§ **Short problem**
Without altering anything, output the material below.

----------------

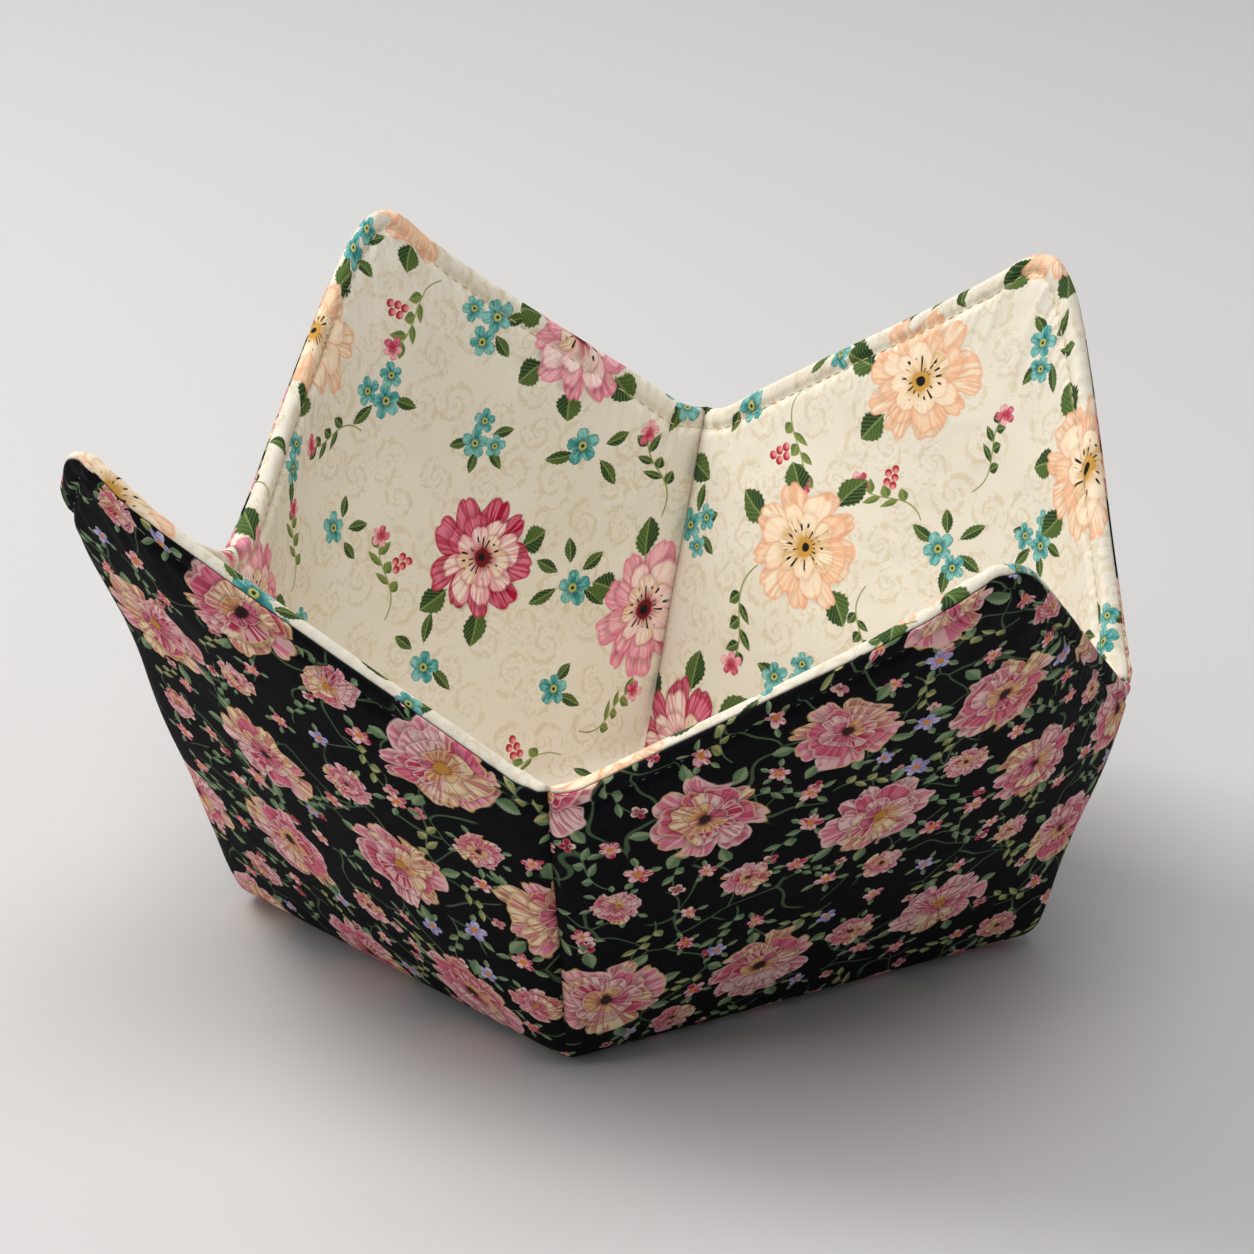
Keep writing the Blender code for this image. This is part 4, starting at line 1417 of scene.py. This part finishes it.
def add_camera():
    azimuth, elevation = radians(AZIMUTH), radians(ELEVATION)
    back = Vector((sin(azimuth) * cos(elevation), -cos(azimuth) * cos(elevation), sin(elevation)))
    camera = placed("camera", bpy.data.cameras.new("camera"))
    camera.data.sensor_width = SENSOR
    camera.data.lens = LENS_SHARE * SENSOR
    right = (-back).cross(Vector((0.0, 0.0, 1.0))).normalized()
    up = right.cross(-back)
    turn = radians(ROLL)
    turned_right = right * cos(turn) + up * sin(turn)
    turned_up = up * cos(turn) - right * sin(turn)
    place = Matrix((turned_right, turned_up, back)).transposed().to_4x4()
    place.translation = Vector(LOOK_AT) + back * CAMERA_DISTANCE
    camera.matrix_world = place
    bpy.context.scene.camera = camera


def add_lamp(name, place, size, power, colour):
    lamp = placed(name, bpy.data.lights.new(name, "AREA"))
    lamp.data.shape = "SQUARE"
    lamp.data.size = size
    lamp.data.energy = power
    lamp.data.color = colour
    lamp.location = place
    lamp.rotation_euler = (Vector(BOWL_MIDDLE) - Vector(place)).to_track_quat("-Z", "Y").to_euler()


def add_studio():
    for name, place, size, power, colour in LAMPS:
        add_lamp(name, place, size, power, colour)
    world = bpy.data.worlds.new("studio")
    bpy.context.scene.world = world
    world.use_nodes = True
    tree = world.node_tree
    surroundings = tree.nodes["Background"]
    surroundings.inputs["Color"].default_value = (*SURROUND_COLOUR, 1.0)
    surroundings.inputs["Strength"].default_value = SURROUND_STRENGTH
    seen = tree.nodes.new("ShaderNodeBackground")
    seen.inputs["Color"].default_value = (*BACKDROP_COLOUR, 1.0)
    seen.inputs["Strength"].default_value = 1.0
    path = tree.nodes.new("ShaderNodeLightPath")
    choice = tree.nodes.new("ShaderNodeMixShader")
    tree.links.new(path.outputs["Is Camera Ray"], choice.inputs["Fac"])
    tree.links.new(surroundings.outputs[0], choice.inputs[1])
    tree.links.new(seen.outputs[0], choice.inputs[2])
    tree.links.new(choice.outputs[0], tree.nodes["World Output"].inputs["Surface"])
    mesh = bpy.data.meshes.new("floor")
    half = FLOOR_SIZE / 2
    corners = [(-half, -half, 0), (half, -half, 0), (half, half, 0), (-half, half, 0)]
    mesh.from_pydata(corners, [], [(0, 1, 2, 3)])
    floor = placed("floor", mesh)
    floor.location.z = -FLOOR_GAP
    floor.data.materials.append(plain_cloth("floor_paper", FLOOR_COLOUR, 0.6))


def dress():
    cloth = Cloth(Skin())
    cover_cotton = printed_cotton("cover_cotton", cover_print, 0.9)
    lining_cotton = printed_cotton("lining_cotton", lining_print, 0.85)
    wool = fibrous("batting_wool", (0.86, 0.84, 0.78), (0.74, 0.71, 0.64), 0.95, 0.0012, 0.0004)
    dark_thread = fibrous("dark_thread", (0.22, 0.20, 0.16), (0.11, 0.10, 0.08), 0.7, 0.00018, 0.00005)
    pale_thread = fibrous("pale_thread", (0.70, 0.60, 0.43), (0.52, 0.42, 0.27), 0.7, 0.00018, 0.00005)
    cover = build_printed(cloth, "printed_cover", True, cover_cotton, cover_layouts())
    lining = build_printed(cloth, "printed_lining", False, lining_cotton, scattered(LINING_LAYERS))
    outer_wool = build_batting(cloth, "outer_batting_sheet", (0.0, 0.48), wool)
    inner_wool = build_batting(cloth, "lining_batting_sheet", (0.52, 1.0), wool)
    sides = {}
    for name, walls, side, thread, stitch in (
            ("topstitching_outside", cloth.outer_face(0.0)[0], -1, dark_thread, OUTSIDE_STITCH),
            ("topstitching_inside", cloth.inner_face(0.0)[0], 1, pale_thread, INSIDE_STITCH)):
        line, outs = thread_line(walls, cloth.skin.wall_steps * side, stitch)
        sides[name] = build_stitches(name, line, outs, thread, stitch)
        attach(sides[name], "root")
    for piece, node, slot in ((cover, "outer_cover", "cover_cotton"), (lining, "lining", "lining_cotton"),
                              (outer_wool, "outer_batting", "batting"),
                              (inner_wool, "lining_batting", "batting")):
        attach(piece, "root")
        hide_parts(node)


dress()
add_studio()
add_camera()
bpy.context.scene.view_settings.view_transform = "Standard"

----------------

§ **The output**
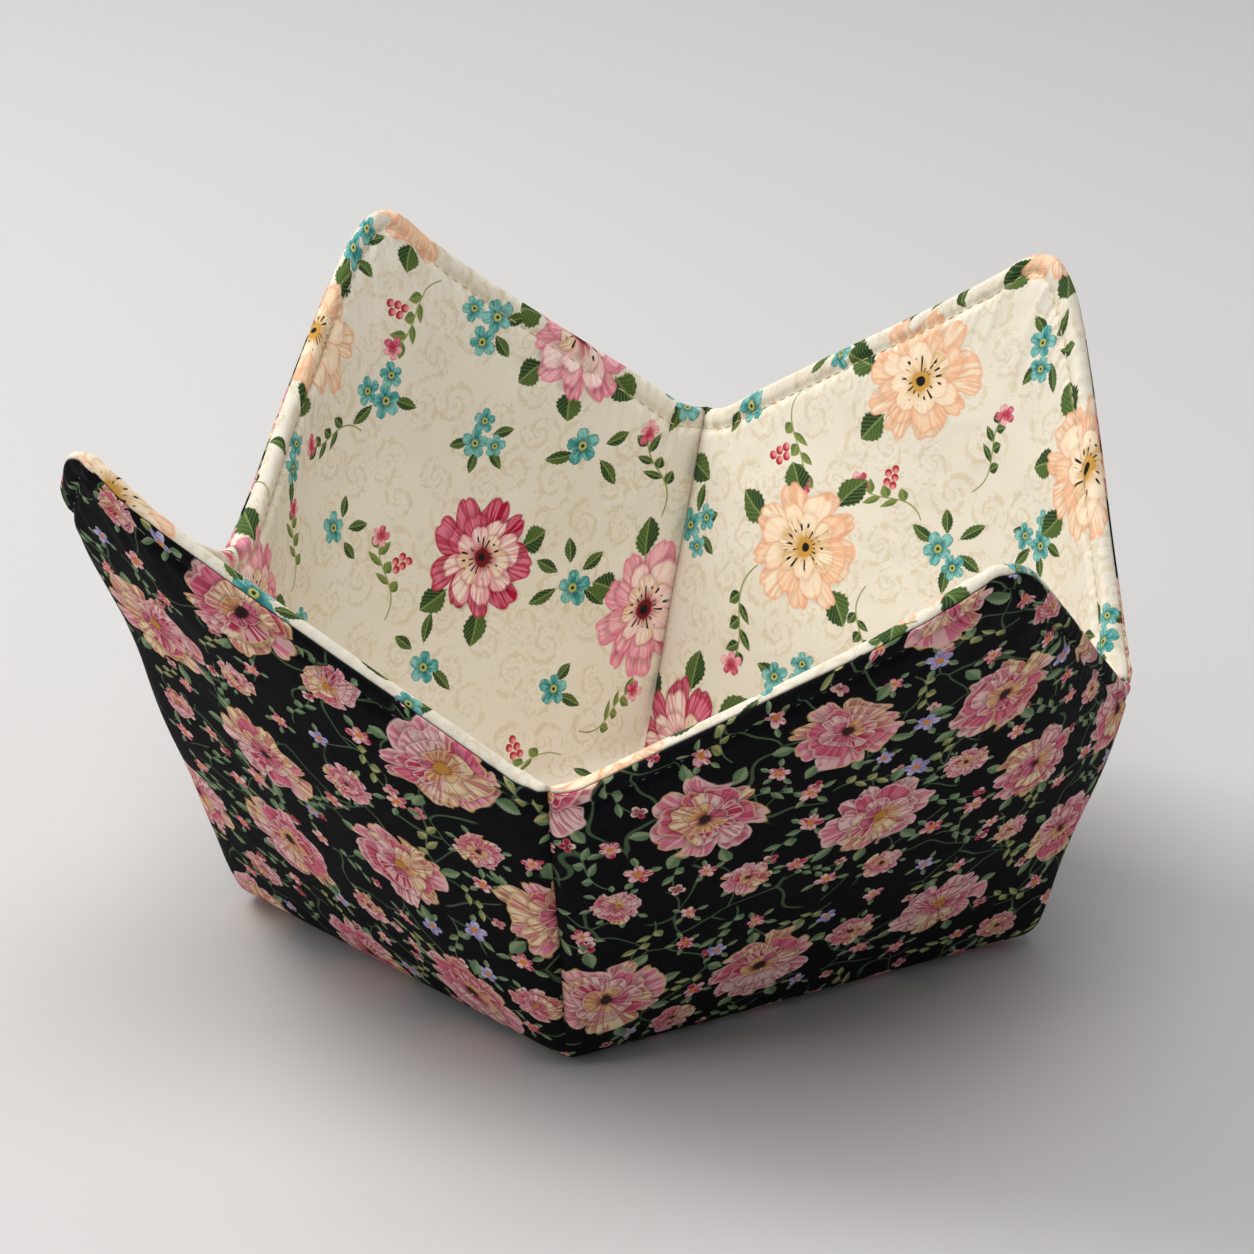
Keep writing the Blender code for this image. This is part 4, starting at line 1417 of scene.py. This part finishes it.
def add_camera():
    azimuth, elevation = radians(AZIMUTH), radians(ELEVATION)
    back = Vector((sin(azimuth) * cos(elevation), -cos(azimuth) * cos(elevation), sin(elevation)))
    camera = placed("camera", bpy.data.cameras.new("camera"))
    camera.data.sensor_width = SENSOR
    camera.data.lens = LENS_SHARE * SENSOR
    right = (-back).cross(Vector((0.0, 0.0, 1.0))).normalized()
    up = right.cross(-back)
    turn = radians(ROLL)
    turned_right = right * cos(turn) + up * sin(turn)
    turned_up = up * cos(turn) - right * sin(turn)
    place = Matrix((turned_right, turned_up, back)).transposed().to_4x4()
    place.translation = Vector(LOOK_AT) + back * CAMERA_DISTANCE
    camera.matrix_world = place
    bpy.context.scene.camera = camera


def add_lamp(name, place, size, power, colour):
    lamp = placed(name, bpy.data.lights.new(name, "AREA"))
    lamp.data.shape = "SQUARE"
    lamp.data.size = size
    lamp.data.energy = power
    lamp.data.color = colour
    lamp.location = place
    lamp.rotation_euler = (Vector(BOWL_MIDDLE) - Vector(place)).to_track_quat("-Z", "Y").to_euler()


def add_studio():
    for name, place, size, power, colour in LAMPS:
        add_lamp(name, place, size, power, colour)
    world = bpy.data.worlds.new("studio")
    bpy.context.scene.world = world
    world.use_nodes = True
    tree = world.node_tree
    surroundings = tree.nodes["Background"]
    surroundings.inputs["Color"].default_value = (*SURROUND_COLOUR, 1.0)
    surroundings.inputs["Strength"].default_value = SURROUND_STRENGTH
    seen = tree.nodes.new("ShaderNodeBackground")
    seen.inputs["Color"].default_value = (*BACKDROP_COLOUR, 1.0)
    seen.inputs["Strength"].default_value = 1.0
    path = tree.nodes.new("ShaderNodeLightPath")
    choice = tree.nodes.new("ShaderNodeMixShader")
    tree.links.new(path.outputs["Is Camera Ray"], choice.inputs["Fac"])
    tree.links.new(surroundings.outputs[0], choice.inputs[1])
    tree.links.new(seen.outputs[0], choice.inputs[2])
    tree.links.new(choice.outputs[0], tree.nodes["World Output"].inputs["Surface"])
    mesh = bpy.data.meshes.new("floor")
    half = FLOOR_SIZE / 2
    corners = [(-half, -half, 0), (half, -half, 0), (half, half, 0), (-half, half, 0)]
    mesh.from_pydata(corners, [], [(0, 1, 2, 3)])
    floor = placed("floor", mesh)
    floor.location.z = -FLOOR_GAP
    floor.data.materials.append(plain_cloth("floor_paper", FLOOR_COLOUR, 0.6))


def dress():
    cloth = Cloth(Skin())
    cover_cotton = printed_cotton("cover_cotton", cover_print, 0.9)
    lining_cotton = printed_cotton("lining_cotton", lining_print, 0.85)
    wool = fibrous("batting_wool", (0.86, 0.84, 0.78), (0.74, 0.71, 0.64), 0.95, 0.0012, 0.0004)
    dark_thread = fibrous("dark_thread", (0.22, 0.20, 0.16), (0.11, 0.10, 0.08), 0.7, 0.00018, 0.00005)
    pale_thread = fibrous("pale_thread", (0.70, 0.60, 0.43), (0.52, 0.42, 0.27), 0.7, 0.00018, 0.00005)
    cover = build_printed(cloth, "printed_cover", True, cover_cotton, cover_layouts())
    lining = build_printed(cloth, "printed_lining", False, lining_cotton, scattered(LINING_LAYERS))
    outer_wool = build_batting(cloth, "outer_batting_sheet", (0.0, 0.48), wool)
    inner_wool = build_batting(cloth, "lining_batting_sheet", (0.52, 1.0), wool)
    sides = {}
    for name, walls, side, thread, stitch in (
            ("topstitching_outside", cloth.outer_face(0.0)[0], -1, dark_thread, OUTSIDE_STITCH),
            ("topstitching_inside", cloth.inner_face(0.0)[0], 1, pale_thread, INSIDE_STITCH)):
        line, outs = thread_line(walls, cloth.skin.wall_steps * side, stitch)
        sides[name] = build_stitches(name, line, outs, thread, stitch)
        attach(sides[name], "root")
    for piece, node, slot in ((cover, "outer_cover", "cover_cotton"), (lining, "lining", "lining_cotton"),
                              (outer_wool, "outer_batting", "batting"),
                              (inner_wool, "lining_batting", "batting")):
        attach(piece, "root")
        hide_parts(node)


dress()
add_studio()
add_camera()
bpy.context.scene.view_settings.view_transform = "Standard"